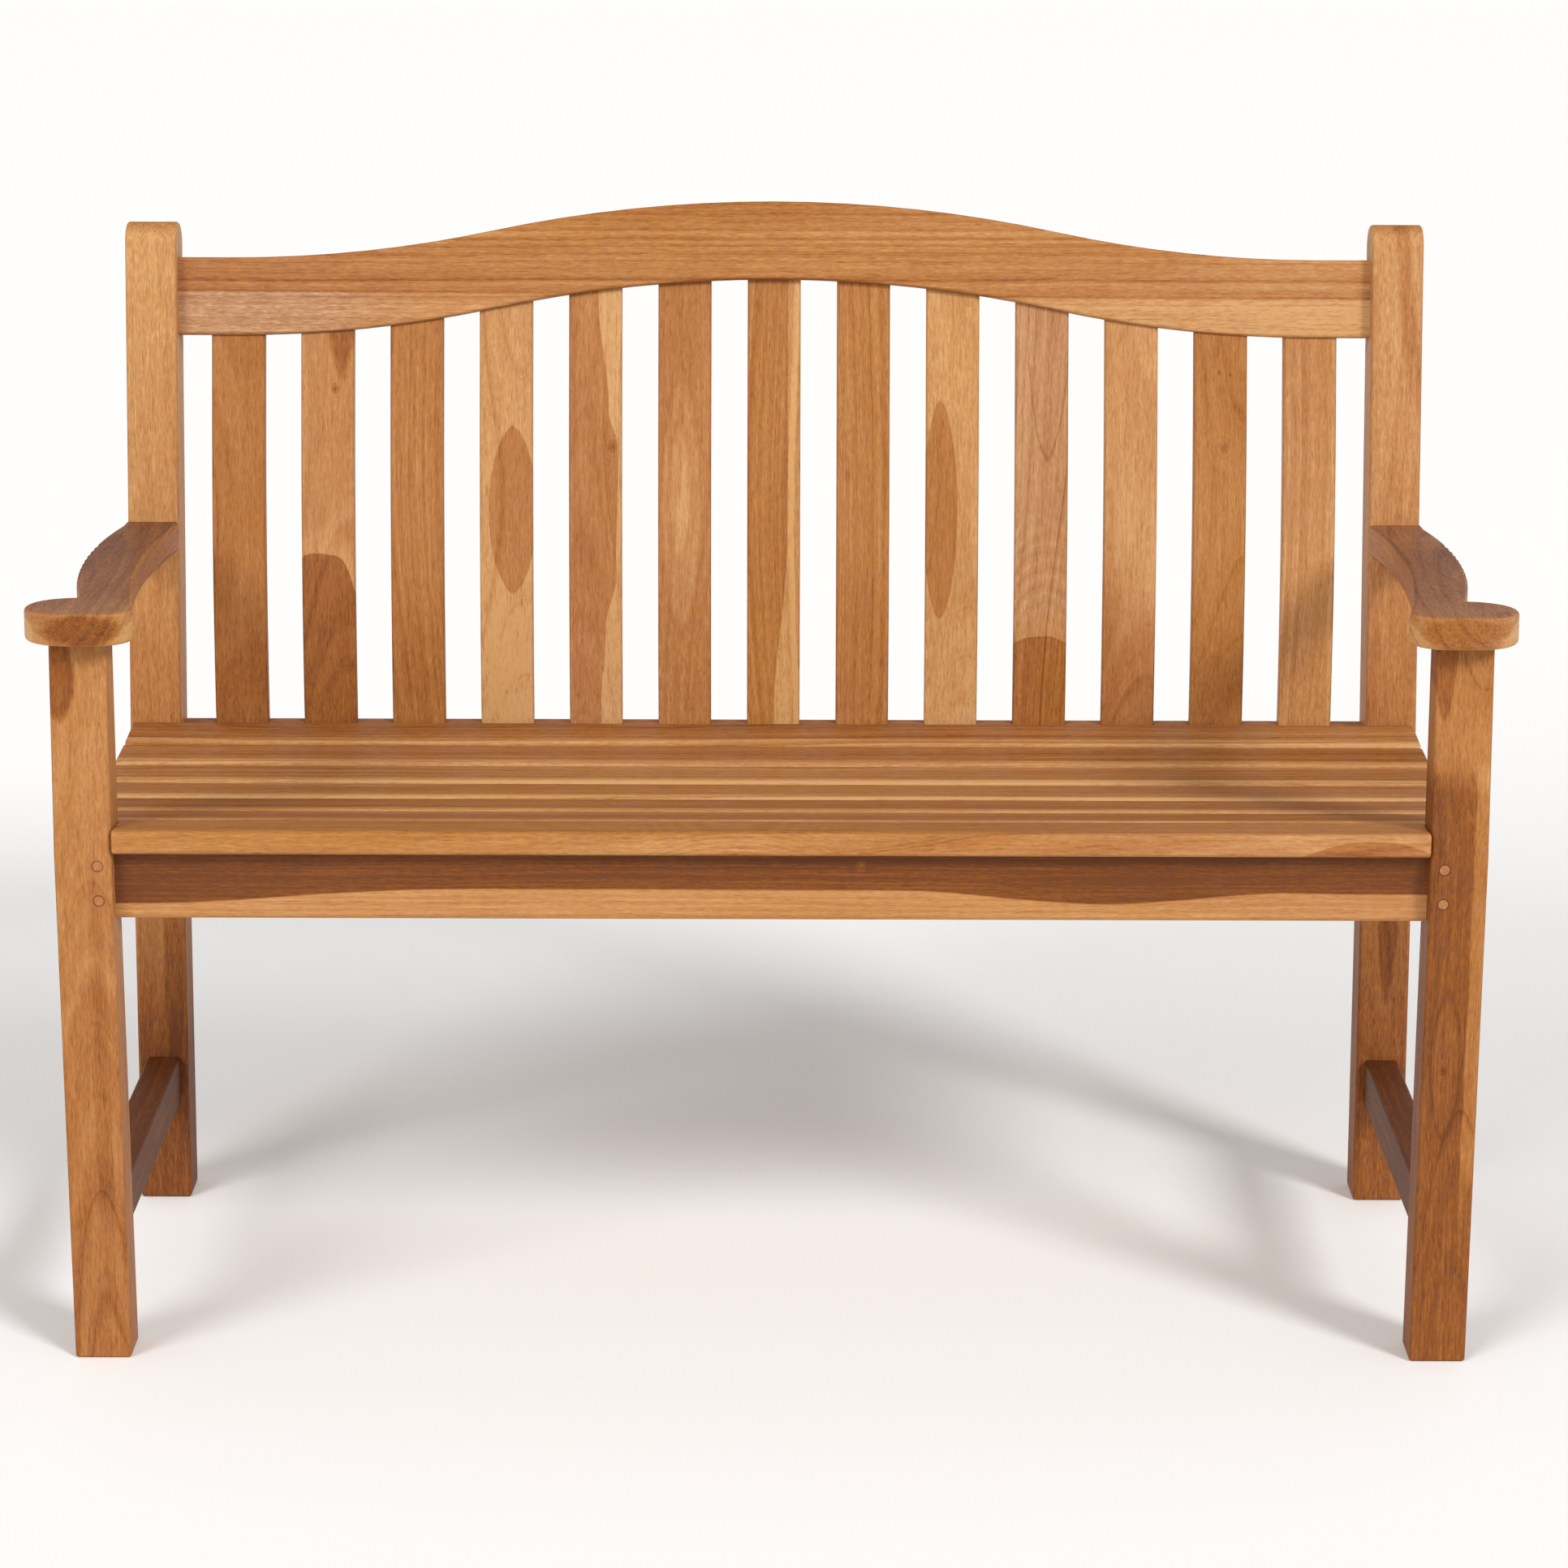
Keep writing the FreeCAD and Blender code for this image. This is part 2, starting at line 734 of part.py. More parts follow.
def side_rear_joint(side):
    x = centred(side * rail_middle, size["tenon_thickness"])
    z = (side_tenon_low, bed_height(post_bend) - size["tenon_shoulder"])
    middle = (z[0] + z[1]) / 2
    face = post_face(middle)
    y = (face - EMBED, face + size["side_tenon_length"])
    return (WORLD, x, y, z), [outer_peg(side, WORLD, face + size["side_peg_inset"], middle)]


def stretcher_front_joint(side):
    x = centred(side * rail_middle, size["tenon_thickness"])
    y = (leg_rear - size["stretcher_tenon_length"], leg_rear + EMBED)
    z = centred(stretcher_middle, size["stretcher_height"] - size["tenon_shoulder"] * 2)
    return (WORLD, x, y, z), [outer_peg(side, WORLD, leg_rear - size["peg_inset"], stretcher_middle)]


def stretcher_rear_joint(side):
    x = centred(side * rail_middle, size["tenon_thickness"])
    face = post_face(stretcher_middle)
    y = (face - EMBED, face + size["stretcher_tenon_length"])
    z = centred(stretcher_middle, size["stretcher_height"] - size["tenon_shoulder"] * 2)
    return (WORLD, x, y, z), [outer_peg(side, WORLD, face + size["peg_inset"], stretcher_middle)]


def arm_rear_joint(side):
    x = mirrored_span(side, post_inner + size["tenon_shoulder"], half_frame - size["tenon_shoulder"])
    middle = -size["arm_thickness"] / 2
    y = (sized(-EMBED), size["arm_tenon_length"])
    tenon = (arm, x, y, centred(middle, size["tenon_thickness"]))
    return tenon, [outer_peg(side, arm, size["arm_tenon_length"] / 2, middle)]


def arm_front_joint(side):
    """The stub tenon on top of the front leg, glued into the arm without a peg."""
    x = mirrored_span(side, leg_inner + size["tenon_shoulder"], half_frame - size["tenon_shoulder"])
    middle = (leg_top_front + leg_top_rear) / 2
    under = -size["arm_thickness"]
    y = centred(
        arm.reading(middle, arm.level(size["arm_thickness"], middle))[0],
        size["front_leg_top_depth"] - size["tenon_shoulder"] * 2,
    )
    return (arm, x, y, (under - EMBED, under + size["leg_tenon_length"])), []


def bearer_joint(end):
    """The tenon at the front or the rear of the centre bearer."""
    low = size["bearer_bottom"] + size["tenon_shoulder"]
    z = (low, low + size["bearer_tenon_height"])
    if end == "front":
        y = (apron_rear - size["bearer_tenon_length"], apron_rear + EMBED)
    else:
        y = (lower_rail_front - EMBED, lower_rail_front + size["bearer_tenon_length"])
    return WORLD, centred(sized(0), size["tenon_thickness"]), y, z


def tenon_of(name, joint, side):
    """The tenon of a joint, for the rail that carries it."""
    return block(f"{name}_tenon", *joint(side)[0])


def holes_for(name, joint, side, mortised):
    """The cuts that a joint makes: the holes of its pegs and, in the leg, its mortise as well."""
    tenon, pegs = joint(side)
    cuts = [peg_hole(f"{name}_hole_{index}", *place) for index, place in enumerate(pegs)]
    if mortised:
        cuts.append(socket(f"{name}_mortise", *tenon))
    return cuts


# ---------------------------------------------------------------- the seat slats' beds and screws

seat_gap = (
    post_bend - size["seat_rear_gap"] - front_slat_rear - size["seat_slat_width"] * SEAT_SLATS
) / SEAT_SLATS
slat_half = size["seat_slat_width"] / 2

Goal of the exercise
Copy the data above exactly. Every line must be included.

Solution for this task
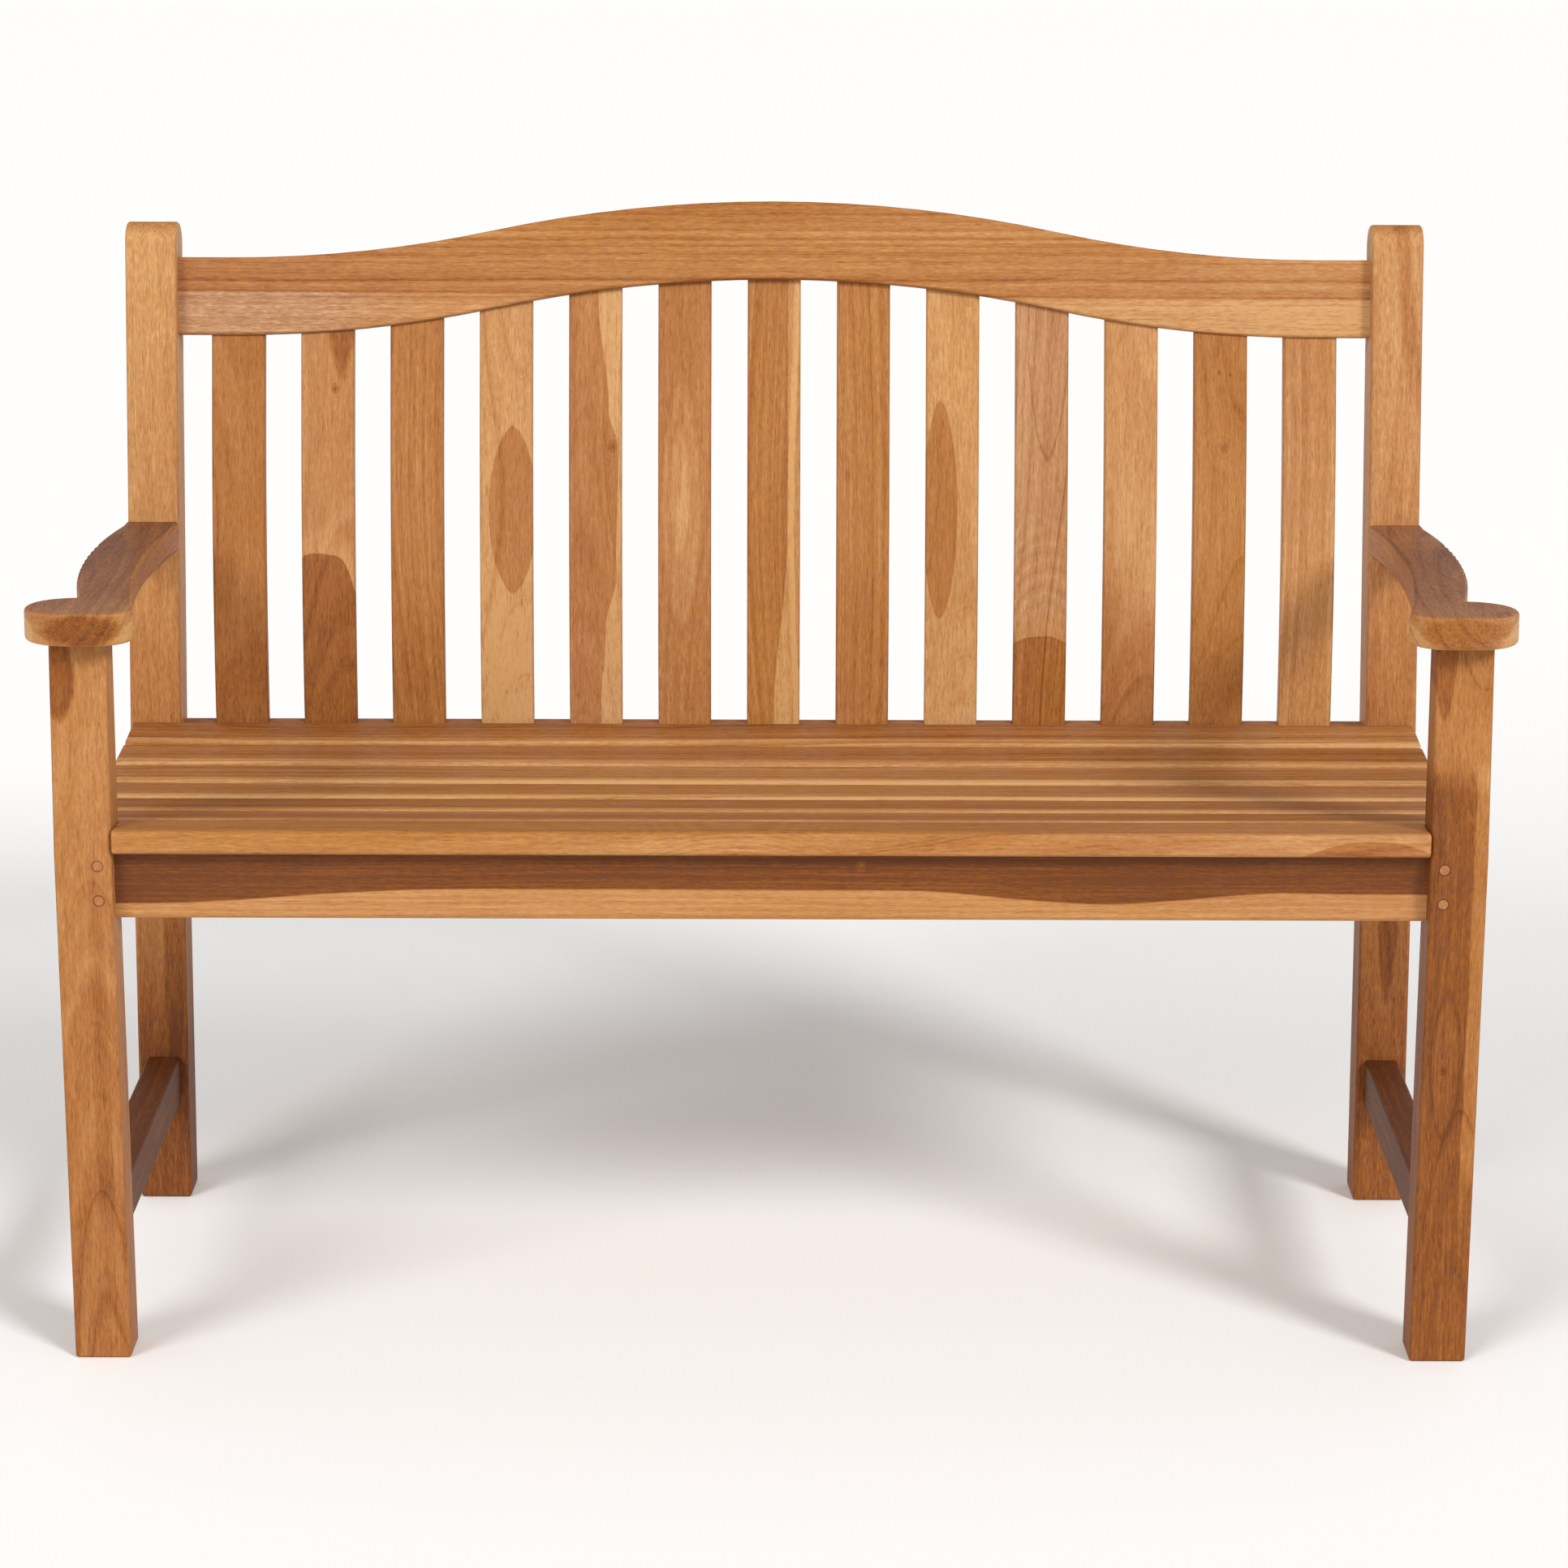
Keep writing the FreeCAD and Blender code for this image. This is part 2, starting at line 734 of part.py. More parts follow.
def side_rear_joint(side):
    x = centred(side * rail_middle, size["tenon_thickness"])
    z = (side_tenon_low, bed_height(post_bend) - size["tenon_shoulder"])
    middle = (z[0] + z[1]) / 2
    face = post_face(middle)
    y = (face - EMBED, face + size["side_tenon_length"])
    return (WORLD, x, y, z), [outer_peg(side, WORLD, face + size["side_peg_inset"], middle)]


def stretcher_front_joint(side):
    x = centred(side * rail_middle, size["tenon_thickness"])
    y = (leg_rear - size["stretcher_tenon_length"], leg_rear + EMBED)
    z = centred(stretcher_middle, size["stretcher_height"] - size["tenon_shoulder"] * 2)
    return (WORLD, x, y, z), [outer_peg(side, WORLD, leg_rear - size["peg_inset"], stretcher_middle)]


def stretcher_rear_joint(side):
    x = centred(side * rail_middle, size["tenon_thickness"])
    face = post_face(stretcher_middle)
    y = (face - EMBED, face + size["stretcher_tenon_length"])
    z = centred(stretcher_middle, size["stretcher_height"] - size["tenon_shoulder"] * 2)
    return (WORLD, x, y, z), [outer_peg(side, WORLD, face + size["peg_inset"], stretcher_middle)]


def arm_rear_joint(side):
    x = mirrored_span(side, post_inner + size["tenon_shoulder"], half_frame - size["tenon_shoulder"])
    middle = -size["arm_thickness"] / 2
    y = (sized(-EMBED), size["arm_tenon_length"])
    tenon = (arm, x, y, centred(middle, size["tenon_thickness"]))
    return tenon, [outer_peg(side, arm, size["arm_tenon_length"] / 2, middle)]


def arm_front_joint(side):
    """The stub tenon on top of the front leg, glued into the arm without a peg."""
    x = mirrored_span(side, leg_inner + size["tenon_shoulder"], half_frame - size["tenon_shoulder"])
    middle = (leg_top_front + leg_top_rear) / 2
    under = -size["arm_thickness"]
    y = centred(
        arm.reading(middle, arm.level(size["arm_thickness"], middle))[0],
        size["front_leg_top_depth"] - size["tenon_shoulder"] * 2,
    )
    return (arm, x, y, (under - EMBED, under + size["leg_tenon_length"])), []


def bearer_joint(end):
    """The tenon at the front or the rear of the centre bearer."""
    low = size["bearer_bottom"] + size["tenon_shoulder"]
    z = (low, low + size["bearer_tenon_height"])
    if end == "front":
        y = (apron_rear - size["bearer_tenon_length"], apron_rear + EMBED)
    else:
        y = (lower_rail_front - EMBED, lower_rail_front + size["bearer_tenon_length"])
    return WORLD, centred(sized(0), size["tenon_thickness"]), y, z


def tenon_of(name, joint, side):
    """The tenon of a joint, for the rail that carries it."""
    return block(f"{name}_tenon", *joint(side)[0])


def holes_for(name, joint, side, mortised):
    """The cuts that a joint makes: the holes of its pegs and, in the leg, its mortise as well."""
    tenon, pegs = joint(side)
    cuts = [peg_hole(f"{name}_hole_{index}", *place) for index, place in enumerate(pegs)]
    if mortised:
        cuts.append(socket(f"{name}_mortise", *tenon))
    return cuts


# ---------------------------------------------------------------- the seat slats' beds and screws

seat_gap = (
    post_bend - size["seat_rear_gap"] - front_slat_rear - size["seat_slat_width"] * SEAT_SLATS
) / SEAT_SLATS
slat_half = size["seat_slat_width"] / 2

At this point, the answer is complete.